I read somewhere that the “unknown” Soviet jazz composer is Alexander Tsfasman whose Jazz Suite for piano & orchestra (also known as “Snowflakes!”), is great fun and has received several recordings including a live Verbier with a stunningly brilliant Pletnev (unfortunately with sluggish Kent Nagano trudging behind!). Yuja should be a dream for this one!
A solo Yo-Yo Ma concert in the US is going for about the same and selling out. Capitalism hits musical Britain.
Until recently, I tried to attend every concert Olafsson gave in England. But his Schumann concerto in Oxford the other evening was not special, and Brahms 1 in the autumn is not an attractive proposition. He is best by himself, and certainly not playing the sublime Schubert duo with such an unsympathetic partner. Such a shame that he seems to have lost his way so young.
Or pehaps he never has or will find his way?
I’d pay twice that in theatre land for half the entertainment. This is a ticket well worth the price! I wish I were in London!!!!
I fail to see significance here. I paid up to €295 for tickets at the Lucerne Festival for both orchestral and soloist concerts last year. So what’s the issue?
Most £160 seats already sold! People will pay if they feel it’s worthwhile!

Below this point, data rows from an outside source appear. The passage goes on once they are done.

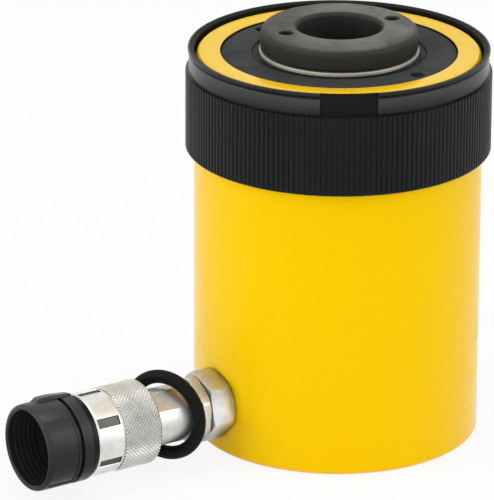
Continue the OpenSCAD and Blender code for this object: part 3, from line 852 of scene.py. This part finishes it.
def gland_nut():
    wiper_z = GLAND_TOP - 4.5
    bush_top = GLAND_Z + 9
    rod_way = ROD_R + 0.2
    points = [(GLAND_RING_R, GLAND_Z), (GLAND_R, GLAND_Z), (GLAND_R, GLAND_TOP - 0.6, 0.1),
              (GLAND_R - 0.6, GLAND_TOP, 0.1), (WIPER_R, GLAND_TOP, 0.3), (WIPER_R, wiper_z),
              (rod_way, wiper_z), (rod_way, bush_top), (GLAND_RING_R, bush_top)]
    piece = turned("gland_ring", points, count=192)
    holes = pin_drills(GLAND_TOP, 41, GLAND_PIN_ANGLE)
    fitted(drilled(piece, holes), "body", "gland_steel", "gland_nut")


def rod_wiper():
    z = GLAND_TOP
    r = ROD_R + RUN
    outer = WIPER_R - LOOSE
    points = [(r + 0.35, z - 4.4), (outer, z - 4.4), (outer, z - 0.4), (r + 1.4, z - 0.4),
              (r + 0.7, z + 0.1), (r, z + 0.1), (r + 0.35, z - 1.4)]
    fitted(turned("rod_wiper_lip", points, radius=0.15), "body", "black_rubber", "rod_wiper")


def plunger():
    """The rod and its piston, with a groove outside and inside for each seal and wear ring."""
    inner = TUBE_R + RUN
    piston = BORE_R - RUN
    foot_r = BORE_R - 4.5
    foot_top = 24.5
    socket_z = ROD_TOP - 10
    seal_z, seal_top, seal_depth = 26.2, 34.1, 4.9
    wear_z, wear_top, wear_depth = 35.8, 39.8, 2.2

    def groove(wall, start, end, depth):
        return [(wall, start), (wall + depth, start), (wall + depth, end), (wall, end)]

    points = [(inner, BASE_T), (foot_r, BASE_T), (foot_r, foot_top), (piston, foot_top)]
    points += groove(piston, seal_z, seal_top, -seal_depth)
    points += groove(piston, wear_z, wear_top, -wear_depth)
    points += [(piston, CROWN_Z, 1), (ROD_R, CROWN_Z, 1), (ROD_R, ROD_TOP, 0.6),
               (SPIGOT_R, ROD_TOP, 0.3), (SPIGOT_R, socket_z), (inner, socket_z)]
    points += groove(inner, wear_top, wear_z, wear_depth)
    points += groove(inner, seal_top, seal_z, seal_depth)
    fitted(turned("plunger_rod", points, count=192, radius=0.2), "plunger", "rod_steel", "plunger")


def saddle():
    spigot_z = ROD_TOP - 9.6
    spigot_r = SPIGOT_R - LOOSE
    points = [(HOLE_R, spigot_z), (spigot_r, spigot_z), (spigot_r, ROD_TOP),
              (SADDLE_R - 1, ROD_TOP), (SADDLE_R, ROD_TOP + 1), (SADDLE_R, SADDLE_TOP, 3.4),
              (HOLE_R, SADDLE_TOP, 2.0)]
    piece = turned("saddle_ring", points, count=192, steps=8)
    holes = pin_drills(SADDLE_TOP, 23.2, SADDLE_PIN_ANGLE)
    fitted(drilled(piece, holes), "saddle", "saddle_steel", "saddle")


# The coupler

def hexagon_angles(corner):
    """Angles close to each corner of a hexagon, where its bevels curve most."""
    close = (0, 0.6, 1.2, 1.8, 2.4, 3, 4, 5, 6, 8)
    return [math.radians(corner + 60 * k + side * d) for k in range(6) for side in (-1, 1)
            for d in close]


def hexagon_rows(width, corner, u0, u1, bevel0, bevel1):
    """The rows of a hexagonal bar between two faces, with a turned bevel at each."""
    corner_r = width / 2 / math.cos(math.pi / 6)
    round_off = 0.35

    def reach(a):
        off = off_nearest(a, math.radians(corner + 30), TURN / 6)
        return min(width / 2 / math.cos(off), corner_r - round_off)

    def face(bevel):
        return lambda a: min(reach(a), corner_r - bevel)

    def rise(bevel, slope):
        return lambda a: max(0, reach(a) - (corner_r - bevel)) * slope

    low = rise(bevel0, 0.8)
    high = rise(bevel1, 0.6)
    return [(u0, face(bevel0)), (lambda a: u0 + low(a), reach),
            (lambda a: u1 - high(a), reach), (u1, face(bevel1))]


def port_adapter():
    """The hexagon against the body, with a thread into the port and a socket in front."""
    back = PORT_U + 0.5
    root = 6.9
    crest = 7.55
    socket_r = NECK_R - 2.5 + RUN
    socket_u = THREAD_U - LOOSE
    rows = [(back, PASSAGE_R), (back, 6.6), (back + 0.95, crest)]
    rows += repeated(((0, crest), (0.7, root), (1.1, root), (1.8, crest)), back + 1.65, 1.8, 4)
    rows += [(ADAPTER_U, crest)]
    rows += hexagon_rows(25.4, ADAPTER_TURN, ADAPTER_U, ADAPTER_FRONT, 2.6, 1.2)
    rows += [(ADAPTER_FRONT, socket_r), (socket_u, socket_r), (socket_u, PASSAGE_R)]
    piece = skin("adapter_hexagon", rows, round_angles(120, hexagon_angles(ADAPTER_TURN)),
                 place=ALONG_PORT)
    fitted(bevelled(piece, 0.12), "body", "zinc_steel", "port_adapter")


def coupler_washer():
    hole_r = 9.1
    rim_r = NECK_R - 0.1
    points = [(hole_r, ADAPTER_FRONT), (rim_r, ADAPTER_FRONT), (rim_r, HEX_U), (hole_r, HEX_U)]
    fitted(turned("coupler_washer_ring", points, ALONG_PORT, 96, 0.2), "body", "bare_steel",
           "coupler_washer")


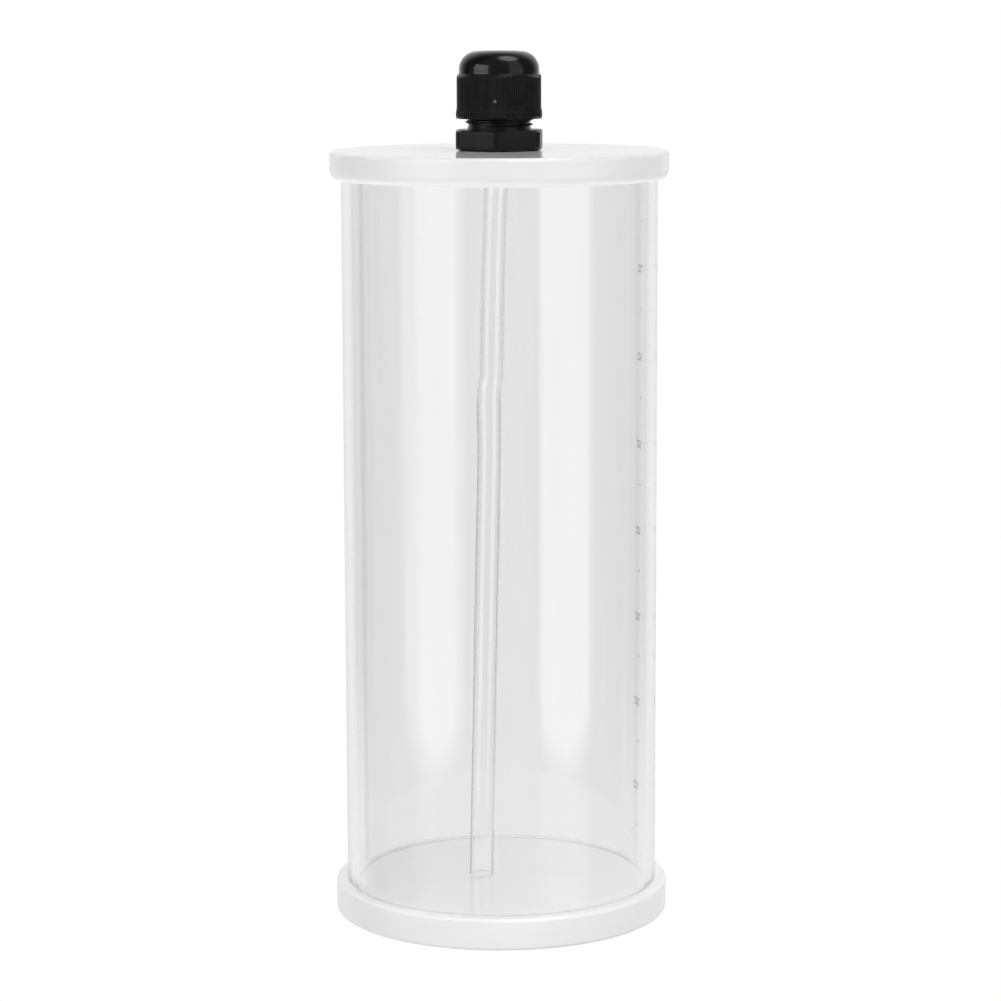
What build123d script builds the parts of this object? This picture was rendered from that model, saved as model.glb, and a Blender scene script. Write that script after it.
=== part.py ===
from build123d import *
import math
import os

# Manual rain gauge: a clear graduated cylinder between two white discs.
# A screwed cable gland in the lid clamps a clear dip tube that reaches almost to the floor.
# Origin: centre of the base's underside. +Z up the cylinder's axis, -Y towards the
# reader, the graduations are printed on the +X side. Millimetres.

# ---- cylinder and end discs -------------------------------------------------
TUBE_OD = 80.5
TUBE_ID = 74.7
TUBE_BREAK = 0.2        # chamfer on the tube's upper rim
DISC_OD = 86.2          # both white discs
BASE_T = 8.2
LID_T = 7.2
CLEAR_H = 182.0         # floor to the lid's underside
BASE_SEAT = 3.2         # depth of the annular seat in the base
LID_SEAT = 3.4          # depth of the annular seat in the lid
GASKET_T = 1.0          # silicone ring at the bottom of the lid's seat
LID_FIT = 0.05          # radial clearance between the lid's seat and the tube
BASE_EDGE_TOP, BASE_EDGE_LOW = 0.8, 1.0     # fillet radii
LID_EDGE_TOP, LID_EDGE_LOW = 0.9, 2.3

Z_FLOOR = BASE_T
Z_LID = BASE_T + CLEAR_H
Z_TOP = Z_LID + LID_T
TUBE_BOTTOM = BASE_T - BASE_SEAT
TUBE_TOP = Z_LID + LID_SEAT - GASKET_T
DISC_R = DISC_OD / 2
R_OUT = TUBE_OD / 2
R_IN = TUBE_ID / 2

# ---- graduations (angles in degrees) ------------------------------------------
STEP_ML = 100.0
STEP_H = STEP_ML * 1000.0 / (math.pi * R_IN ** 2)   # 22.8 mm of height per 100 ml
LAST_STEP = 7
SCALE_ZERO = Z_FLOOR - 0.2   # the scale counts from just below the floor
INK_T = 0.08
INK_INSET = 0.6              # strokes start this far inside the tube's outer surface
INK_REACH = 1.5              # and run this far outwards before they are trimmed
NUM_DROP = 1.0               # the numerals' middle hangs this far below their mark
NUM_AT = 13.4                # polar angle of the lowest numeral's middle, from +X
HALF_AT = 11.6               # polar angle of the lowest half mark's middle
LEAN = 0.70                  # the print leans this much towards the reader per step up
TICK_FROM, TICK_TO = -5.2, -3.8   # numbered marks, counted from their numerals' middle
HALF_WIDTH = 2.6             # angular length of the half marks
TICK_W = 0.30

# Numerals: the points each pen line passes through, (x, y) from the digit's middle
GLYPHS = {
    "0": [
        (-0.46, 0.65), (-0.34, 0.9), (0.34, 0.9), (0.46, 0.65), (0.46, -0.65),
        (0.34, -0.9), (-0.34, -0.9), (-0.46, -0.65), (-0.46, 0.65),
    ],
    "1": [(-0.3, 0.55), (0.05, 0.9), (0.05, -0.9)],
    "2": [
        (-0.45, 0.55), (-0.2, 0.9), (0.2, 0.9), (0.45, 0.6), (0.42, 0.2),
        (-0.45, -0.9), (0.45, -0.9),
    ],
    "3": [
        (-0.42, 0.7), (-0.1, 0.9), (0.2, 0.9), (0.42, 0.65), (0.42, 0.3), (0.1, 0.05),
        (0.45, -0.25), (0.45, -0.6), (0.2, -0.9), (-0.15, -0.9), (-0.45, -0.68),
    ],
    "4": [(0.22, -0.9), (0.22, 0.9), (-0.5, -0.4), (0.5, -0.4)],
    "5": [
        (0.4, 0.9), (-0.32, 0.9), (-0.4, 0.1), (0.1, 0.2), (0.45, -0.1),
        (0.45, -0.55), (0.15, -0.9), (-0.2, -0.9), (-0.45, -0.7),
    ],
    "6": [
        (0.3, 0.88), (-0.1, 0.7), (-0.4, 0.2), (-0.45, -0.5), (-0.2, -0.9),
        (0.2, -0.9), (0.45, -0.55), (0.42, -0.1), (0.1, 0.12), (-0.25, 0.02),
    ],
    "7": [(-0.45, 0.9), (0.45, 0.9), (-0.1, -0.9)],
}
DIGIT_PITCH = 1.75
WIDEN, LOWER = 1.3, 0.9      # the numerals are broad for their height
LEVEL_STROKE, UPRIGHT_STROKE = 0.36, 0.10   # level strokes are heavier
LEVEL_COS = 0.75             # strokes whose slope has a larger cosine count as level

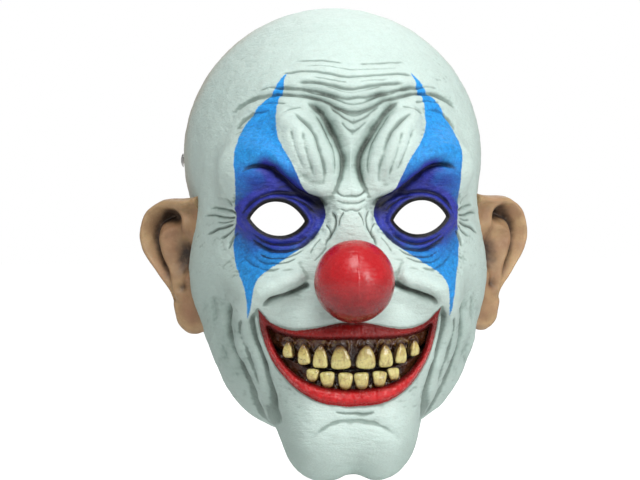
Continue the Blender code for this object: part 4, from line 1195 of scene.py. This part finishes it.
def build_strap():
    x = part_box("left_strap")[1][0] - STRAP_THICK / 2
    fold_y = STRAP_BACK_Y + FOLD
    left, right = side_route(x), side_route(x)
    sewn_x, sewn_y = RING_BARS[1] + 10 * MM, STRAP_BACK_Y + 2.1 * MM
    tail = np.array([(sewn_x - 4 * MM, fold_y + 0.8 * MM), (sewn_x, sewn_y), (sewn_x + 10 * MM, sewn_y)])
    left = np.vstack([left, arc((RING_BARS[1], fold_y), FOLD, 270, 90, 16), tail])
    right = np.vstack([right * (-1, 1), arc((RING_BARS[0], fold_y), FOLD, -90, 90, 16),
                       [(RING_BARS[0] - 1.5 * MM, fold_y + FOLD)]])
    for name, route in (("left_strap", left), ("right_strap", right)):
        band = webbing(name + "_elastic", route, STRAP_THICK)
        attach(band, "strap")
        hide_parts(name)
    wrap = 1.9 * MM
    route = np.vstack([[(RING_BARS[0] - 1.8 * MM, fold_y + FOLD), (SLIDER_X, fold_y + FOLD)],
                       arc((SLIDER_X, fold_y + FOLD - wrap), wrap, 90, 270, 16)[1:],
                       [(SLIDER_X + 4 * MM, fold_y + FOLD - 2 * wrap)]])
    band = webbing("strap_return_elastic", route, RETURN_THICK)
    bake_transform(band)
    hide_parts("strap_return")
    hole = 2.45
    for side, name in ((1, "left"), (-1, "right")):
        place = (0, HINGE_Y, STRAP_Z)
        a, b = across_head(name + "_rivet")
        head = [(0.02, b), (1.5, b - 0.1), (2.9, b - 0.45), (4.0, b - 1.0), (4.45, b - 1.4), (4.5, b - 1.6),
                (2.0, b - 1.65), (2.0, a + 1.3), (3.4, a + 1.2), (3.3, a + 0.7), (2.6, a + 0.2), (1.4, a),
                (0.9, a + 0.5), (0.02, a + 0.6)]
        turned(name + "_rivet_turned", head, place, side, STEEL, "mask", name + "_rivet", "rivet_steel")
        a, b = across_head(name + "_washer")
        ring = [(hole, b), (2.6, b + 0.02), (4.7, b), (5.0, b - 0.25), (5.0, a + 0.25), (4.7, a), (2.6, a),
                (hole, a + 0.1), (hole, b)]
        turned(name + "_washer_turned", ring, place, side, STEEL, "mask", name + "_washer", "rivet_steel")
        a, b = across_head(name + "_patch")
        disc = [(hole, b), (6.0, b), (7.6, b - 0.05), (8.0, b - 0.5), (7.9, a + 0.6), (7.2, a + 0.1),
                (5.0, a), (2.6, a), (hole, a + 0.1), (hole, b)]
        turned(name + "_patch_disc", disc, place, side, BARE, "mask", name + "_patch", "bare_latex")


FLESH = flesh_material()
TOOTH = tooth_material()
ELASTIC = elastic_material()
STEEL = steel_material()
PLASTIC = plastic_material()
build_nose()
build_gums()
index = 0
for row, teeth in (("upper", UPPER_TEETH), ("lower", LOWER_TEETH)):
    for number in range(2 * len(teeth)):
        side = -1 if number < len(teeth) else 1
        x, width, low, high = teeth[len(teeth) - 1 - number] if side < 0 else teeth[number - len(teeth)]
        build_tooth(f"{row}_tooth_{number + 1}", side * x, width, low, high, row == "upper", index)
        index += 1
build_ear(1, "left_ear_cast", "left_ear")
build_ear(-1, "right_ear_cast", "right_ear")
build_strap()
for node, finish in (("strap_ring", STEEL), ("strap_slider", PLASTIC)):
    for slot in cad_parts[node].material_slots:
        slot.material = finish


# ---------------------------------------------------------------- floor, light and camera

FLOOR_GAP = 0.012
FLOOR_GLOW, WORLD_LIGHT = 0.75, 0.37
LAMPS_AIM = Vector((0, 0, -0.01))
LAMPS = [("key", (0.0, -1.05, 1.35), 0.8, 18), ("front", (0.95, -1.45, 0.40), 0.7, 11),
         ("back", (0.2, 1.4, 1.3), 1.2, 10)]


def build_studio():
    low = CAD_BOX[0][2] - FLOOR_GAP
    floor = add_mesh("floor", [(-6, -4, low), (6, -4, low), (6, 9, low), (-6, 9, low)], [(0, 1, 2, 3)], False)
    m = Nodes("pale_floor")
    glow = m.math("MULTIPLY", m.add("ShaderNodeLightPath").outputs["Is Camera Ray"], FLOOR_GLOW)
    tone = m.mix(m.noise(3, 2), (0.80, 0.80, 0.80), (0.84, 0.84, 0.84))
    floor.data.materials.append(m.set(Base_Color=tone, Roughness=0.9, Emission_Color=(1, 1, 1, 1),
                                      Emission_Strength=glow))
    world = bpy.data.worlds.new("studio")
    world.use_nodes = True
    tree = world.node_tree
    tree.nodes["Background"].inputs["Strength"].default_value = WORLD_LIGHT
    backdrop = tree.nodes.new("ShaderNodeBackground")
    seen = tree.nodes.new("ShaderNodeLightPath")
    either = tree.nodes.new("ShaderNodeMixShader")
    tree.links.new(seen.outputs["Is Camera Ray"], either.inputs[0])
    tree.links.new(tree.nodes["Background"].outputs[0], either.inputs[1])
    tree.links.new(backdrop.outputs[0], either.inputs[2])
    tree.links.new(either.outputs[0], tree.nodes["World Output"].inputs["Surface"])
    for node in (tree.nodes["Background"], backdrop):
        node.inputs["Color"].default_value = (1, 1, 1, 1)
    bpy.context.scene.world = world
    for name, place, size, power in LAMPS:
        light = bpy.data.lights.new(name, "AREA")
        light.size, light.energy = size, power
        lamp = bpy.data.objects.new(name, light)
        lamp.location = place
        lamp.rotation_euler = (LAMPS_AIM - Vector(place)).to_track_quat("-Z", "Y").to_euler()
        bpy.context.scene.collection.objects.link(lamp)


def build_camera():
    azimuth, elevation, roll, distance = math.radians(-5.0), math.radians(0.5), math.radians(-0.6), 1.9
    width_m = 0.4045
    aim = Vector((-0.0110, 0, -0.0140))
    heading = Vector((math.sin(azimuth) * math.cos(elevation), -math.cos(azimuth) * math.cos(elevation),
                      math.sin(elevation)))
    camera = bpy.data.cameras.new("camera")
    camera.lens = camera.sensor_width * distance / width_m
    camera.clip_end = 50
    eye = bpy.data.objects.new("camera", camera)
    eye.location = aim + heading * distance
    look = (-heading).to_track_quat("-Z", "Y").to_matrix()
    eye.rotation_euler = (look @ Matrix.Rotation(roll, 3, "Z")).to_euler()
    bpy.context.scene.collection.objects.link(eye)
    bpy.context.scene.camera = eye
    bpy.context.scene.view_settings.view_transform = "Standard"


build_studio()
build_camera()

I’m saving money already and yes I will go! Not for the music of course, I don’t like that classical stuff anyway, but to witness such courageous young woman to get into that dull stiff field with such fantastic outfits! And a different one every time! And the shoes! The unbridled fantasy and creativity I find fascinating, and how she managed to turn those concerts into happenings that people can really relate to. This is something that not enough people understand.
Sally
i attended her Bilbao recital, it was 60€ for the best seats.
Out of curiosity, I just took a look at a couple of Taylor Swift concerts on stubhub – a resale outfit admittedly. Single seat prices for presumably great seats in a huge stadium were over $6,000 or $7,000. I assume people buy at that price. Even Yuja Wang has far to go – if only fans like me could afford such prices!